La chute libre des cours du pétrole, principale source de revenus de l'Etat russe avec le gaz, a entraîné mardi une dégringolade du rouble, faisant craindre une nouvelle dégradation de l'économie russe déjà promise à une lourde récession.
Le retour au calme de la fin d'année, après le mouvement de panique à l'origine de la pire crise monétaire du pays en 15 ans de pouvoir de Vladimir Poutine, semble oublié.
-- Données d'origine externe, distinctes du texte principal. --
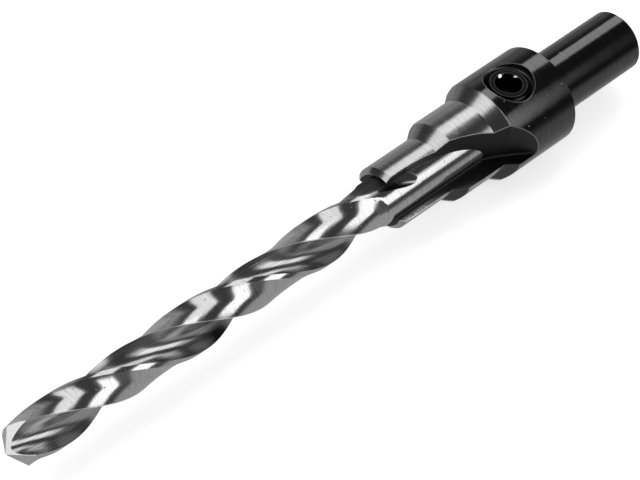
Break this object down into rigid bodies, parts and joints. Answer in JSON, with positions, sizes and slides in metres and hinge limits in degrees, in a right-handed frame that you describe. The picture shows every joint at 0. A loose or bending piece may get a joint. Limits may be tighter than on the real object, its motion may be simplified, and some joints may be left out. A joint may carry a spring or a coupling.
{
  "type": "stepped drill bit",
  "caption": "Twist drill clamped by a grub screw in a turned, stepped countersink holder with milled chip flutes and a plain round shank; bores pilot, neck and head in one pass.",
  "frame": {"origin": "centre of the flat end of the clamping shank, on the bit's axis", "axes": "+X along the axis out of the shank's end, so the drill's point is towards -X; +Z along the grub screw, out of its socket; the bit is held by its shank, because it rolls when it lies free"},
  "size_m": [0.0862, 0.011, 0.011],
  "materials": {
    "ground_steel": "ground bright, near mirror in the flutes",
    "blackened_steel": "glossy black oxide, worn bright on the steps and cones",
    "black_screw": "satin black oxide"
  },
  "bodies": {
    "root": {"twist_drill": "ground_steel", "stepped_countersink": "blackened_steel", "grub_screw": "black_screw"}
  },
  "joints": []
}
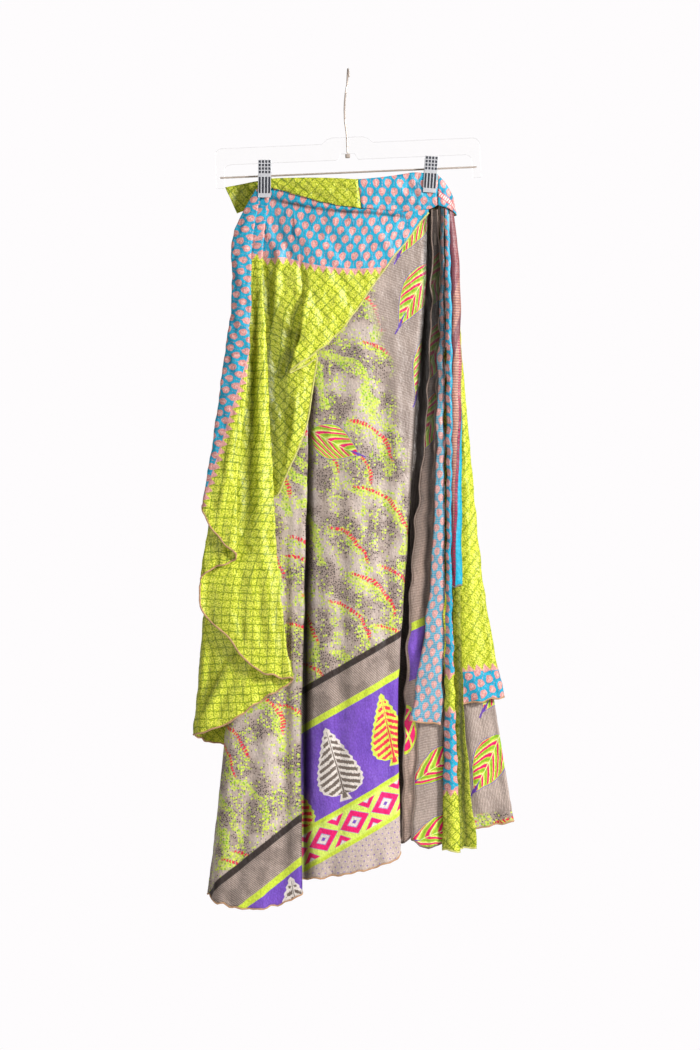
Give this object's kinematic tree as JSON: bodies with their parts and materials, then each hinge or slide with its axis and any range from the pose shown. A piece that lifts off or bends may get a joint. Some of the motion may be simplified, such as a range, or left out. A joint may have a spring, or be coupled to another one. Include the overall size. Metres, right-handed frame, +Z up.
{
  "type": "wrap skirt on clip hanger",
  "caption": "Layered silk wrap skirt with a draped, stepped overskirt, side pleats and a looped tie, held by clips on a clear bar hanger with a wire hook.",
  "frame": {"origin": "underside of the hook's top bend, where the rail bears", "axes": "+Z up, +X to the right seen from the front (the tie's side), -Y towards the front with the free edge"},
  "size_m": [0.4284, 0.109, 1.1183],
  "materials": {
    "grey_print": "printed silk, satin sheen",
    "green_lattice": "printed silk, satin sheen",
    "blue_border": "printed silk, satin sheen",
    "tie_stripe": "printed silk, satin sheen",
    "label": "woven tape",
    "clear_plastic": "clear, polished",
    "steel": "bright wire",
    "clip_steel": "bright plated"
  },
  "bodies": {
    "root": {"underskirt_front": "grey_print", "underskirt_back": "grey_print", "overskirt_back": "green_lattice", "overskirt_front": "green_lattice", "overskirt_side": "green_lattice", "underskirt_fold_plain": "grey_print", "underskirt_fold_leaf": "grey_print", "overskirt_fold_border": "blue_border", "underskirt_fold_border": "blue_border", "underskirt_pleat_green": "green_lattice", "tie_fall": "tie_stripe", "waistband_front_green": "green_lattice", "waistband_front_blue": "blue_border", "waistband_back": "green_lattice", "tie_loop": "blue_border", "label": "label", "hanger_body": "clear_plastic", "hanger_hook": "steel", "hanger_nut": "steel", "hanger_rod": "steel", "clip_left_jaw_front": "clip_steel", "clip_left_jaw_back": "clip_steel", "clip_left_spring": "clip_steel", "clip_right_jaw_front": "clip_steel", "clip_right_jaw_back": "clip_steel", "clip_right_spring": "clip_steel"}
  },
  "joints": []
}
Le rouble a désormais perdu environ 16% depuis le début de l'année face au dollar, après une chute de 41% en 2014 subie en raison de la crise ukrainienne, à l'origine de sanctions économiques sans précédent contre Moscou, et de la chute sans fin des cours de l'or noir.
Vers 14H20 GMT, le dollar montait à 66,05 roubles contre 63,17 roubles lundi soir, soit une chute de 4,5%, et l'euro à 77,76 roubles contre 74,68 roubles.
L'indice boursier moscovite RTS (libellé en dollars) chutait lui de 3,09%.
Le rouble n'avait plus franchi le seuil de 66 dollars depuis le 17 décembre, au lendemain de ses records absolus enregistrés en plein mouvement de panique des marchés et de la population.
"La performance des cours du pétrole reste le principal sujet d'attention" des marchés russes, ont relevé les analystes de la banque russe VTB Capital.
Fin décembre, le ministre des Finances Anton Silouanov avait prévenu qu'avec un baril de pétrole à 60 dollars, l'économie russe pourrait subir une contraction de 4% de son produit intérieur brut en 2015 (après +0,6% estimé en 2014) et l'Etat enregistrer un déficit budgétaire de 3% du PIB après plusieurs années proche de l'équilibre.
Mais mardi, le baril de Brent plongeait à 45 dollars.
"Des premiers signes indiquent que le pays est en train de plonger en récession", ont ainsi relevé dès lundi les experts du cabinet londonien Capital Economics, qui prévoit une chute de plus de 5% du PIB cette année.
- Nouvelles hausses de prix -
Conséquence de la dépréciation de la monnaie nationale ainsi que de l'embargo décrété sur les produits alimentaires européens et américains, l'inflation dépasse déjà 11%.
Le mouvement semble se poursuivre vu la dégradation récente: Toyota a décidé d'augmenter de 20% le prix de ses automobiles, a rapporté mardi l'agence Ria-Novosti. Il touche aussi le numéro un local, Lada, qui a fait état mardi de hausses de 8% à 9% sur la plupart de ses modèles.
Les billets d'avions des compagnies étrangères ont quant à eux subi leur troisième hausse de plus de 10% depuis l'automne.
Pour les analystes de la banque russe Alfa, la dépréciation continue du rouble signifie que l'inflation devrait atteindre 15% en mars-avril, "ce qui rend improbable une baisse des taux de la banque centrale dans les mois à venir".
Pour défendre le rouble, la Banque de Russie a décidé une hausse radicale de son taux directeur mi-décembre, à 17% contre 5,5% début 2014. Mais un tel coût du crédit rend l'emprunt difficilement supportable pour les ménages et les entreprises et risque donc d'étrangler certains acteurs économiques et aggraver la récession attendue.
Pour soutenir la monnaie, la banque centrale a dépensé plus de 76 milliards de dollars et 5 milliards d'euros l'an dernier, soit plus d'un cinquième des réserves de la Russie qui se trouvent au plus bas depuis 2009, sous 400 milliards de dollars.
La dégradation de la situation économique et financière du pays fait craindre un prochain abaissement de la note de la dette de la Russie à un niveau correspondant à une catégorie qualifiée de "spéculative". Cela devrait exclure la dette russe du portefeuille de certaines institutions financières au risque d'accentuer les fuites de capitaux, déjà estimées à 120 milliards de dollars en 2014.